Tim Henman is encouraged by Andy Murray’s recovery from back surgery but believes the Wimbledon champion is right to be cautious about his chances of playing at the Australian Open.
Murray went under the knife in September in an attempt to cure a problem that had been affecting him for 18 months, forcing him to pull out of this year’s French Open.
The 26-year-old has not played since helping Great Britain reach the Davis Cup World Group with victory over Croatia and will miss next week’s Barclays ATP World Tour Finals in London.
The plan is for Murray to head to Miami in a couple of weeks’ time for his annual pre-season training camp, which should give him plenty of time to get ready for the Australian Open in January.
But the Scot has been careful not to set any unrealistic targets and said this week he will only travel to Melbourne if he feels he is in good enough shape to have a chance of winning the tournament.
Henman is a good friend of Murray, and he said: “I’ve seen a fair bit of him in the last month and it seems like he’s making good progress.
“I like what I see and what I hear but it’s very important he doesn’t come back until he’s 100 per cent. There’s no point in rushing it, especially given the standard at the top of the game these days.
“You can’t compete unless you’re 100 per cent so Andy needs to remain patient. There’s obviously a carrot there with the first grand slam of the year but he’s got to be realistic.
“You’re playing five-set matches and you need to be ready for that. The last thing he will want to do is come back too early and suffer a setback that would put him out for longer.”
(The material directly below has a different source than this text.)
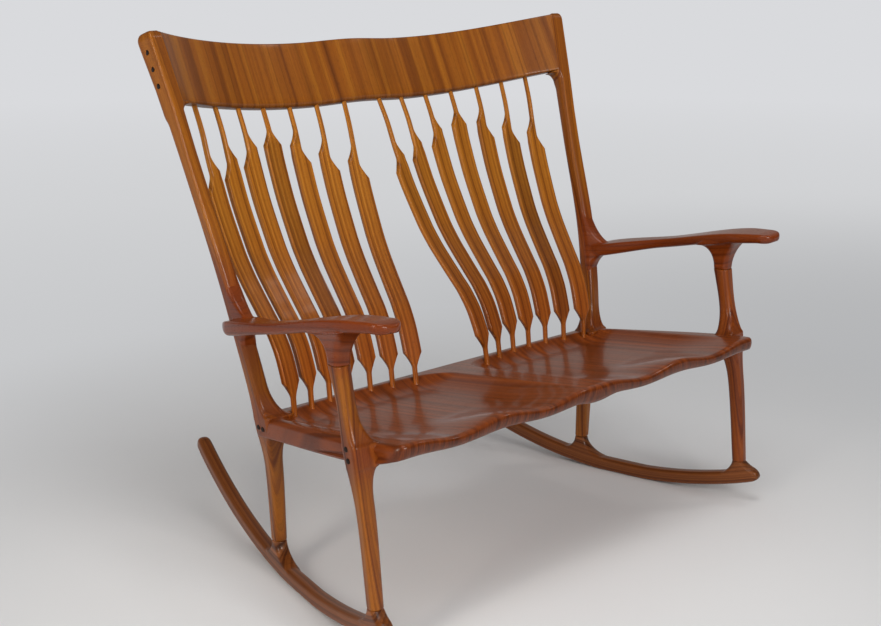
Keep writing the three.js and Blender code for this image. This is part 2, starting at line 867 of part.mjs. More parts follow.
// A brace's two ends: on the seat's rear ledge and under the crest
function braceEnds(number) {
  const seatOut = braceSeatFirst + braceSeatPitch * number;
  const bulge = Math.sin(Math.PI * (number / (bracesASide - 1)) ** 1.6);
  const crestOut = braceCrestFirst + braceCrestPitch * number + braceCrestBow * bulge;
  const middle = (bracesASide - 1) / 2;
  const bow = braceSeatBow * (1 - ((number - middle) / middle) ** 2);
  const seatBack = seatRearBack - braceSeatInset + bow;
  const low = crestLow(crestOut);
  return {
    seat: new THREE.Vector3(seatOut, seatBack, seatTop(seatOut, seatBack)),
    crest: new THREE.Vector3(crestOut, low.back, low.up),
  };
}

// The brace's sway behind the straight line between its ends, or in front of it where it's negative
const swayAt_shares = [0, 0.07, 0.14, 0.21, 0.27, 0.33, 0.39, 0.45, 0.52, 0.65, 0.79, 0.93, 1];
const sway_shares = [0, -0.56, -0.86, -1, -0.86, -0.44, 0, 0.38, 0.62, 0.7, 0.48, 0.05, 0];

// Where the blade's two edges and its thickness stand, from round tail to round neck
const lowShoulder_share = 0.112;
const highShoulder_share = 0.136;
const shoulderArch_share = 0.118;
const shoulderStep_share = 0.066;
const shoulderFlare_share = 0.055;

const bladeRun_shares = [0.13, 0.26, 0.38, 0.5, 0.66, 0.83];
const flareRun_shares = [0.65, 0.3];

function braceSkin(number, grow) {
  const ends = braceEnds(number);
  const run = ends.crest.clone().sub(ends.seat);
  const level = new THREE.Vector3(run.x, run.y, 0).normalize();
  const across = new THREE.Vector3(level.y, -level.x, 0);
  const middle = (bracesASide - 1) / 2;
  const top = 1 - highShoulder_share - shoulderArch_share * Math.abs((number - middle) / middle);
  const slant = (shoulderStep_share * Math.sign(middle - number)) / 2;
  const lowEnd = lowShoulder_share;
  const [outerTop, innerTop] = [top + slant, top - slant];
  const point = (share) => {
    const sway = braceSway * through(swayAt_shares, sway_shares, share);
    return ends.seat.clone().addScaledVector(run, share).addScaledVector(level, sway);
  };
  const edge = (share, shoulderTop) => {
    const past = Math.max(lowEnd - share, share - shoulderTop, 0);
    const narrow = share < lowEnd ? braceTail : braceNeck;
    return mix(narrow, braceHalfWide, clamp01(1 - past / shoulderFlare_share) ** 1.5);
  };
  const topEnd = Math.min(outerTop, innerTop);
  const flareEnd = Math.max(outerTop, innerTop) + shoulderFlare_share;
  const shares = [
    lowEnd - shoulderFlare_share,
    ...flareRun_shares.map((t) => lowEnd - shoulderFlare_share * t),
    lowEnd,
    ...bladeRun_shares.map((t) => mix(lowEnd, topEnd, t)),
    topEnd,
    topEnd + shoulderFlare_share * flareRun_shares[1],
    Math.max(outerTop, innerTop),
    ...flareRun_shares.toReversed().map((t) => flareEnd - shoulderFlare_share * (1 - t)),
    flareEnd,
  ].toSorted((a, b) => a - b);
  const places = [...new Set(shares)];
  const sections = places.map((share) => ({
    at: point(share),
    right: edge(share, outerTop),
    left: edge(share, innerTop),
    thick: through([0, lowEnd, topEnd, 1], [braceTail, braceHalfThick, braceHalfThick, braceNeck], share),
  }));
  const first = { ...sections[0], at: point(0).addScaledVector(run.clone().normalize(), -braceTenon - grow) };
  const lastAt = point(1).addScaledVector(run.clone().normalize(), braceTenon + grow);
  const last = { ...sections.at(-1), at: lastAt };
  const rings = [first, ...sections, last].map((section) =>
    ring(
      section.at,
      across,
      level,
      {
        left: section.left + grow,
        right: section.right + grow,
        down: section.thick + grow,
        top: section.thick + grow,
        corner: braceNeck,
      },
      1,
    ),
  );
  return skin(rings);
}

// Fastenings

function plugPlaces() {
  const frontUp = frontMidUp + frontPlugs.over;
  const places = [];
  const addPlace = (name, leg, at, screwed) => {
    const half = leg === "back" ? backLegHalf(at.z) : frontLegHalf(at.z);
    places.push({ name, leg, at, half, screwed });
  };
  [-0.5, 0.5].forEach((step, i) => {
    const at = backLegLine(backMidUp);
    at.y += step * rearPlugs.pitch - rearPlugs.ahead;
    addPlace(`rear_${i + 1}`, "back", at, true);
    addPlace(`front_${i + 1}`, "front", frontLegLine(frontUp + step * frontPlugs.pitch), true);
  });
  [0, 1, 2].forEach((step, i) => {
    addPlace(`crest_${i + 1}`, "back", backLegLine(backTop.up - crestPlugs.drop - step * crestPlugs.pitch), false);
  });
  return places;
}

// A plug's bore runs in from outside the leg's face, and the plug fills it flush with that face
function plugBore(place, grow) {
  const floor = place.at.clone();
  floor.x += place.half - plugDeep - grow;
  const mouth = place.at.clone();
  mouth.x += place.half + overrun;
  return pin(plugRadius + grow, floor, mouth, 12);
}

function screwSolid(place, grow) {
  const start = place.at.clone();
  start.x += place.half - plugDeep - fit;
  const profile = [
    [0, -grow],
    [screwHead.radius + grow, -grow],
    [screwHead.radius + grow, screwHead.tall / 2],
    [screwShank.radius + grow, screwHead.tall + grow],
    [screwShank.radius + grow, screwShank.length - screwShank.tip],
    [0, screwShank.length + grow],
  ];
  return turned(profile, 8, start, new THREE.Vector3(-1, 0, 0));
}

function dowel(joint, grow) {
  const low = joint.clone();
  low.z -= dowelHalf + grow;
  const high = joint.clone();
  high.z += dowelHalf + grow;
  return pin(dowelRadius + grow, low, high, 14);
}

// Assembly of the right side

const places = plugPlaces();
const frontJoint = new THREE.Vector3(frontFoot.out, frontFoot.back, frontFoot.up - fit / 2);
const rearJoint = new THREE.Vector3(backFoot.out, backFoot.back, backFoot.up - fit / 2);
const armJoint = new THREE.Vector3(frontTop.out, frontTop.back, frontTop.up + fit / 2);

function notch(inner, front, rear, inset) {
  return box(
    new THREE.Vector3(inner + inset, front + inset, 0),
    new THREE.Vector3(inner + overrun * 4, rear - inset, backTop.up),
  );
}

function frontNotchBox(inset) {
  const inner = frontSeat.out - frontNotch.inset;
  return notch(inner, frontSeat.back - frontNotch.half, frontSeat.back + frontNotch.half, inset);
}

function rearNotchBox(inset) {
  const inner = backSeat.out - rearNotch.inset;
  return notch(inner, backSeat.back - rearNotch.front, seatRearBack + overrun, inset);
}

// The space that the seat takes out of a leg: all of the seat but its notch
function seatSpace(notchBox) {
  const inside = seatSeams().at(-1) + fit / 2;
  return solid(seatSkin(inside, seatSideOut, seatSide_shares, fit)).subtract(notchBox(fit));
}

function boredLeg(whole, leg, notchBox, joints) {
  let body = whole.subtract(seatSpace(notchBox));
  places
    .filter((place) => place.leg === leg)
    .forEach((place) => {
      body = body.subtract(plugBore(place, fit));
      if (place.screwed) body = body.subtract(screwSolid(place, fit));
    });
  joints.forEach((joint) => {
    body = body.subtract(dowel(joint, fit));
  });
  return body;
}

const wholeFrontLeg = solid(frontLegSkin(0));
const wholeBackLeg = solid(backLegSkin(0))
  .add(solid(heelWebSkin()).subtract(heelSlab(0)))
  .add(solid(headWebSkin()));
const frontLegBody = boredLeg(wholeFrontLeg, "front", frontNotchBox, [frontJoint, armJoint]);
const backLegBody = boredLeg(wholeBackLeg, "back", rearNotchBox, [rearJoint]);

function rockerBody() {
  const foot = (place) => ({ ...place, up: place.up - fit });
  const frontReach = { side: 1, front: rockerToe - frontFoot.half - rockerTall / 2, rear: rockerTall };
  const backReach = { side: 1, front: 2 * rockerTall, rear: rockerTall };
  return solid(rockerSkin())
    .add(solid(riserSkin(foot(frontFoot), frontReach, 1)))
    .add(solid(riserSkin(foot(backFoot), backReach, 0)))
    .subtract(dowel(frontJoint, fit))
    .subtract(dowel(rearJoint, fit));
}

function armBody() {
  return solid(armSkin())
    .add(solid(armPostSkin()))
    .add(solid(heelWebSkin()).intersect(heelSlab(fit)))
    .subtract(solid(backLegSkin(fit)))
    .subtract(dowel(armJoint, fit));
}

// The seat's boards: their seams run front to back, half-way between two braces
function seatSeams() {
  const at = (number) => braceSeatFirst + braceSeatPitch * (number + seamBetween_share);
  return [0, at(0), at(2), at(4)];
}

const boardShare_shares = [0, 0.33, 0.67, 1];

function boardBody(number) {
  const seams = seatSeams();
  const inner = seams[number] + fit / 2;
  const isLast = number === seams.length - 1;
  const outer = isLast ? seatSideOut : () => seams[number + 1] - fit / 2;
  const shares = isLast ? seatSide_shares : boardShare_shares;
  let body = solid(seatSkin(inner, outer, shares, 0));
  for (let brace = 0; brace < bracesASide; brace += 1) {
    const out = braceEnds(brace).seat.x;
    const within = out > inner && (isLast || out < outer());
    if (within) body = body.subtract(solid(braceSkin(brace, fit)));
  }
  if (isLast) {
    body = body.subtract(frontNotchBox(0)).subtract(rearNotchBox(0));
    places.filter((place) => place.screwed).forEach((place) => {
      body = body.subtract(screwSolid(place, fit));
    });
  }
  return body;
}

function crestBody() {
  let body = solid(crestSkin());
  for (let brace = 0; brace < bracesASide; brace += 1) {
    const bore = geometryOf(solid(braceSkin(brace, fit)));
    body = body.subtract(solid(bore)).subtract(solid(mirrored(bore)));
  }
  return body;
}

// The group

const bench = new THREE.Group();
bench.name = "rocking_bench";

function addMesh(name, geometry, material) {
  const mesh = new THREE.Mesh(geometry, material);
  mesh.name = name;
  bench.add(mesh);
}

function addPair(name, body, material) {
  const right = geometryOf(body);
  addMesh(`${name}_right`, right, material);
  addMesh(`${name}_left`, mirrored(right), material);
}

addPair("rocker", rockerBody(), woods.red);
addPair("front_leg", frontLegBody, woods.gold);
addPair("back_leg", backLegBody, woods.gold);
addPair("arm", armBody(), woods.red);
addMesh("crest_rail", geometryOf(crestBody()), woods.gold);
seatSeams().forEach((_, i) => addPair(`seat_board_${i + 1}`, boardBody(i), woods.red));
for (let brace = 0; brace < bracesASide; brace += 1) {
  addPair(`brace_${brace + 1}`, solid(braceSkin(brace, 0)), woods.gold);
}
places.forEach((place) => {
  const face = place.leg === "back" ? wholeBackLeg : wholeFrontLeg;
  addPair(`plug_${place.name}`, plugBore(place, 0).intersect(face), woods.dark);
  if (place.screwed) addPair(`screw_${place.name}`, screwSolid(place, 0), woods.steel);
});
addPair("dowel_front_foot", dowel(frontJoint, 0), woods.pale);
addPair("dowel_rear_foot", dowel(rearJoint, 0), woods.pale);
addPair("dowel_arm", dowel(armJoint, 0), woods.pale);

// Centre the bench on its own footprint, with its lowest facets on the floor
const bounds = new THREE.Box3().setFromObject(bench);
const shift = bounds.getCenter(new THREE.Vector3()).negate();
shift.z = -bounds.min.z;
bench.children.forEach((mesh) => mesh.geometry.translate(0, shift.y, shift.z));

export default bench;
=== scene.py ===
"""A two-seat rocking bench of oiled hardwood, finished for rendering over its fixed frame."""

import itertools
import math

import bmesh
import bpy
import numpy as np
from mathutils import Matrix, Vector


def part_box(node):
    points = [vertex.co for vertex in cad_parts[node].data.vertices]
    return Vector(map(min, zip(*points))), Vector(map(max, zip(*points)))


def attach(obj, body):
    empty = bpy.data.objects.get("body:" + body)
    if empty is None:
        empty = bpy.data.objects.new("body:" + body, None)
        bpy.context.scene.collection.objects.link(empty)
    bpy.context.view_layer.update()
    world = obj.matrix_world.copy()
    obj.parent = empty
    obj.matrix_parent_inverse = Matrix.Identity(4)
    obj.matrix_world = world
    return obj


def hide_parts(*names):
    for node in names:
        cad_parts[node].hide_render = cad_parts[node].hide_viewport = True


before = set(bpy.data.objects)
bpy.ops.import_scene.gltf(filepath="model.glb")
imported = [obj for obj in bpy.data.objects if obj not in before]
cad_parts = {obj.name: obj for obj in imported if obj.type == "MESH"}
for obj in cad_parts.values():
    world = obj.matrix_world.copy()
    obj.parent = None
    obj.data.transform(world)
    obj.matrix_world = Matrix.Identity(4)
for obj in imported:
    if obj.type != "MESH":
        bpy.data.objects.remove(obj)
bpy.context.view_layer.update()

# Rockers. Each is a long bar bent from thin strips of red-brown hardwood, glued up in a curved
# form, with a block glued on under each foot and carved to grow out of the bar like a branch.
# They are sanded round, oiled and rubbed to a satin gloss.
front_foot, rear_foot = Vector((578, 0, 103)), Vector((486, 424, 79))
foot_half, leg_corner, glue_line = 15, 12, 0.3
toe_in = math.atan2(front_foot.x - rear_foot.x, rear_foot.y - front_foot.y)
rocker_across = Vector((math.cos(toe_in), math.sin(toe_in), 0))
rocker_along = Vector((-math.sin(toe_in), math.cos(toe_in), 0))
rocker_radius, rocker_flat_lift = 1110, 1.73
rocker_contact = 304 / rocker_along.y
rocker_toe, rocker_tail = -57, 880
rocker_half, rocker_tall, rocker_corner = 15.5, 33, 9
rocker_strip, rocker_pith = 5.5, (60, 40)
foot_side, foot_rear, foot_tuck, rear_foot_front = 1, 33, 11, 66
# The frame's middle, behind the front feet and over the lowest point of the rockers' arc
middle_back, middle_up = 395.6, 1.7


def placed(point):
    """A place in metres, from millimetres out of the middle, behind the front feet and over the arc."""
    return Vector((point[0], point[1] - middle_back, point[2] - middle_up)) / 1000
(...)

Murray has been using the facilities at Chelsea’s training ground to aid his rehabilitation but has not yet spent any time on court.
He is hoping to hit a few balls next week, which will give him a better idea of where he is in his recovery.
Henman, who will be attending the Grand Opening of the Statoil Masters Tennis on December 4 in aid of children’s charity Best Beginnings, said: “Any time you have surgery it’s going to be invasive but he’s got a very good team around him.
“I don’t think he knows yet whether he will make Australia but he seems to be moving in the right direction and he’s able to do more and more physically.
“I had shoulder and elbow surgery while I was playing and I can remember what a frustrating time it was. Injuries are part and parcel of the game and the reality is with the amount of tennis that they play most players will be playing with niggles pretty much all of the time.
“But this is something that has been giving him pain down his leg and it’s stopping him doing a lot of things. He’s 26, he’s got a lot of his career ahead of him. This is about enabling him to become a better player.”